I visited some contest stations, and after having a look at things, cringe
at the thought of the loss on the coax cables used.
Some had really long runs of coax from station to base of tower.. then more up
the tower, etc. 300-400' was typ.
Biggest cables used were 1/2" heliax. A lot of it was 213-U Some was
LMR-400 or eq.
I don't see why one would want to try and squeak out another .5 db of gain on
a longer boom yagi,
[ then repeat on every other yagi].. then turn around and lose a whole bunch
from the long run's
of coax being used !! Sure... 1db doesn't sound like much.. but that's 21%
of ur power gone.... and it
drives me nuts to think I burned up 21% of the power coming out of the linear.
That equates to 472 watts
burned up. [ 2250w pep out x .21 = 472 w]
Here in Canada, we are allowed 2250 w pep out on SSB.,,,....but only 750W on
CW. [ and 750 W CXR on AM]
Power is measured ... 'across a Z matched load' . Well the load IS the feed
point of the ant. We all interpret Z matched load
as 'forward pwr - rvs power' . W0XB's wattmeter will even do the math's
for you.... ['net power']
The end result ? Now I have to crank out 2250/.789 = 2851 watts pep .....
just to get my 2250w pep
at the ant feed point. And that's with JUST 1 db of loss !

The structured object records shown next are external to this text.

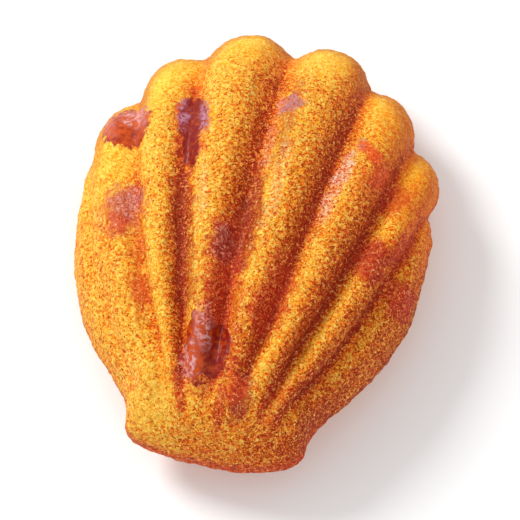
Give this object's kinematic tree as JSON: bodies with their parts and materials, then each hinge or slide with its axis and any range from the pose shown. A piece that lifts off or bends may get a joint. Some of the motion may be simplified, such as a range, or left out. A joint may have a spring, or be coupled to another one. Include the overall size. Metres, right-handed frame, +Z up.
{
  "type": "caramel madeleine",
  "caption": "Shell-shaped sponge cake with a ribbed, scalloped fan, a smooth hinge end and melted caramel in its browned crust, lying ribbed side up on the low hump of its back.",
  "frame": {"origin": "under the middle of the cake's box, on the surface that it rests on", "axes": "+Y from the hinge end to the tips of the fan, +Z up out of the ribbed side, +X to the right of +Y seen from above"},
  "size_m": [0.0552, 0.0724, 0.0237],
  "materials": {
    "crust": "porous golden-orange baked sponge crust, browner in the grooves and at the rim, with glossy dark amber caramel patches"
  },
  "bodies": {
    "root": {"madeleine": "crust"}
  },
  "joints": []
}
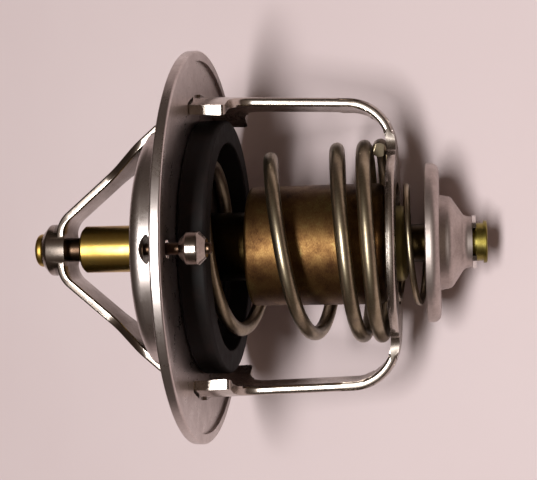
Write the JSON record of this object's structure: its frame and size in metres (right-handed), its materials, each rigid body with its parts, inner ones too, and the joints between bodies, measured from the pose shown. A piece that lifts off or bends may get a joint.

IMO... investing in lower loss coax is the real answer. TX/RX signals lost in
the coax, are lost forever.
Either that, and/or... put the 10m yagi's / upper band stuff close to the
shack... and the low band stuff out in the back 40.
Sure you can use on on line calculator's and various schemes to measure coax
loss. Humour me.. and haul a bird /CD
meter up the tower.. and get someone to stuff exactly 1kw of cxr into the coax
in the shack. Then measure at the
top of the feedpoint, or close to it... like the top of tower / remote switch
box / stack matcher etc.
For the folks with 1.5 kw....... 1 db loss means you only end up with 1171
watts at the feed point. So you are no where
near 1.5 kw. Stick 1.5 kw into the coax... and see what you actually get.
The results will sometimes make you gag.
I had moisture get into a connector... and didn't realize it.... till I
measured 50 k ohms across the coax... in the shack
[ gamma matched yagi yrs ago] Removed the coax seal glop off the pl-259
at feedpoint of 20m yagi.. and water came out!
I had foolishly not used any vapor wrap + /88/33 tape. If I hadn't of
measured the dc resistance of the coax on a hunch, [should
have read infinite ohms] I would have kept on going.. with lousy
performance.
I took a hint from W2PV... and all cables are now well documented. I measure
everything, including Capacitance between center conductor
and braid, dc resistance, calibrated watt meter reading at far ends [ on at
least 80-20-10m], initial install date, when coax was initially purchased,
from who, and how much $$, which brand connector's used, exact water proof
method employed, etc. You can laugh, but 6 yrs down the road,
when you suspect something is amiss, you now have a bench mark /reference.. to
compare to. Ditto for all control cables too.